Soon after the couple settled on the Steptoe Ranch in March of 2000, they immediately became active in the White Pine County Water Board, the Public Land Use Advisory Council, and the local conservation district. Don has been on the conservation district board for 10 years and has received the Outstanding Cooperator Award in 2002 and a Service Award in 2012.
They first signed up the Steptoe Ranch with NRCS in the spring of 2000 and have since carried out various conservation measures to improve their ground for both cattle and wildlife. Recently they applied to do more for the land through the Sage Grouse Initiative.
The Phillips say they signed up with the program to do their part to keep the bird from becoming listed. They feel that partnership-driven conservation is key to maintaining working ranches on the landscape. Don and Sheila suggest to others in the ranching and farming communities to get involved and become an active part of the solution.
The Steptoe ranch is a showcase for farm and ranch improvement projects that improve the overall quality of both their operation and wildlife habitat. Such projects include noxious weed control, brush management treatments, riparian improvements, range seedings, two pivot installations and just recently, fence marking and wildlife escape ramps in all existing water troughs.

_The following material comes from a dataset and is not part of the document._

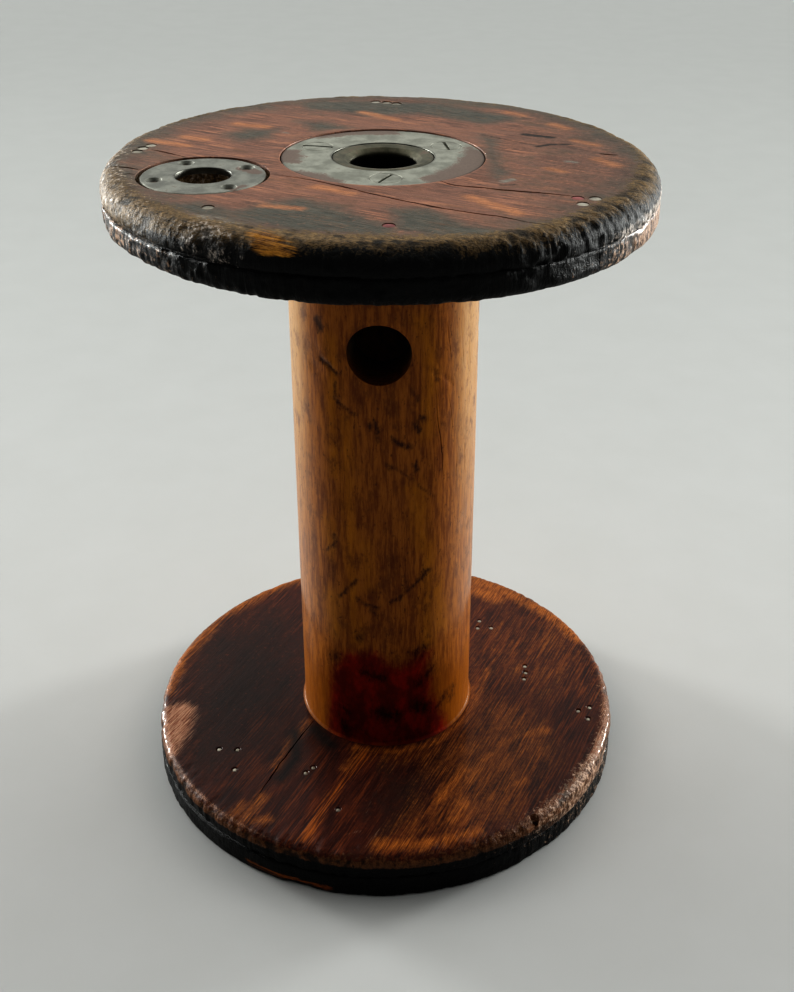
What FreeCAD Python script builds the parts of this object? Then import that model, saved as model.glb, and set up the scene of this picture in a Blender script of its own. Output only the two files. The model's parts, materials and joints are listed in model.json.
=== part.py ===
import FreeCAD, Part
import os
import Sketcher
from FreeCAD import Placement, Rotation, Vector

# A textile mill bobbin: a turned wooden barrel between two round wooden heads.
# Each head is two plies, glued and nailed together, and the barrel's tenons pass through both.
# A steel plate with three screws covers each tenon, round a bush that takes the machine's spindle.
# The upper head also has a driving hole off its centre, faced with a small steel plate.
#
# Lengths are millimetres and angles are degrees. The spindle axis is Z, and Z = 0 is the
# underside of the lower head. What belongs to one end is drawn in that end's own frame:
# there z = 0 is the head's outer face, and the barrel lies below it, towards minus z.

doc = FreeCAD.newDocument("mill_bobbin")
sheet = doc.addObject("Spreadsheet::Sheet", "Sizes")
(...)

These improvements have increased production on their rangelands, provided sufficient water, cover and forage for sage grouse, and have used fence markers and escape ramps as preventative techniques to reduce mortalities of sage grouse and other wildlife.
They’re thrilled to know firsthand the fence markers are working and already saving grouse. According to scientific studies, strategically marked fences can reduce collisions by 83 percent. Across the west, Sage Grouse Initiative participants have marked or moved 350 miles of high-risk fences near leks (breeding grounds), resulting in an estimated reduction of 1,500 to 1,800 sage grouse collisions.
Throughout the year the Phillips family enjoys watching the wildlife that their grazing operation attracts, including sage grouse. In fact Don keeps a count of the birds that use his fields throughout the year and takes notes on when sage grouse leave his ranch and head to the sagebrush flats nearby for winter. To date, Don has seen as many as 67 grouse at one time in his fields and takes pride in seeing that population grow with each coming year.
The Phillips’ have a strong passion for the ranching lifestyle, the natural surroundings and the hard work it takes to be successful. They’re equally passionate about keeping this operation viable into the future. Soon, their daughter’s family will begin to take the reins and continue the family ranching legacy.
The Phillips are constantly looking for new ideas and techniques to improve their operation as well as increase the wildlife value of their ranch. They realize that a listing of this bird could mean stringent restrictions on future operations and want to do everything they can to prevent the listing.